Lifecycle-Oriented Deployment: Here, agents like Voyager exhibit lifelong learning capabilities, continuously evolving by interacting with simulated environments. This reflects a stride towards achieving autonomous adaptability and sustained operational relevance.

Multi-Agent Systems and Societal Implications

The survey rigorously explores the dynamics of multi-agent systems, focusing on collaborative (e.g., CAMEL, ChatDev) and competitive (e.g., ChatEval, contextual debates) paradigms. These interactions not only boost efficiency but also reveal emergent societal behaviors and phenomena. By examining agent societies within controlled environments, the authors glean insights into coordinated behaviors, economic policies, and ethical decision-making processes.

Discussion and Forward-Looking Perspectives

Despite their demonstrated potential, LLM-based agents face inherent risks and open challenges. The authors emphasize critical issues such as adversarial robustness, trustworthiness, and ethical implications:

Adversarial Robustness: Examining vulnerabilities to adversarial examples across various modalities, they suggest robust training techniques and human-in-the-loop supervision to safeguard against malicious exploitation.
Trustworthiness: Addressing biases, hallucinations, and the necessity for calibrated predictions, they highlight methods like external knowledge integration and process supervision to enhance credibility.
Ethical and Social Risks: From misusage to potential threats of unemployment and societal disruption, LLM-based agents require stringent regulatory standards and moral safeguards to ensure alignment with human values.

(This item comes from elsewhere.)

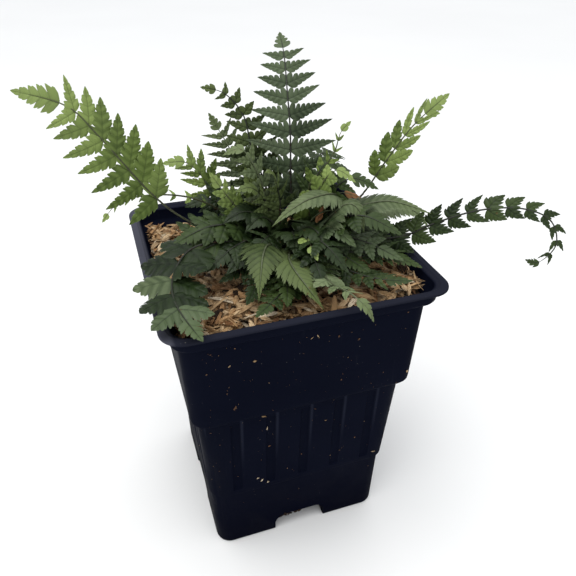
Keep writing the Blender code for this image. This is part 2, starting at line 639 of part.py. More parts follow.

Open Problems and Future Directions

The paper culminates by speculating on future developments and unresolved questions, such as the viability of LLM-based agents as a path to AGI, the transition from virtual to physical environments, the concept of "Agent as a Service," and the scaling up of multi-agent systems. By addressing collective intelligence and the potential of these agents to evolve autonomously, they lay a roadmap for future research and practical implementation.

Conclusion

In essence, this comprehensive survey illuminates the multifaceted capabilities and broad applications of LLM-based agents. It underscores the potential of these agents to transform AI research and practical deployment, while also cautioning about ethical and security concerns. This meticulous documentation provides a foundational reference for researchers aiming to harness the capabilities of LLM-based agents for advanced AI applications.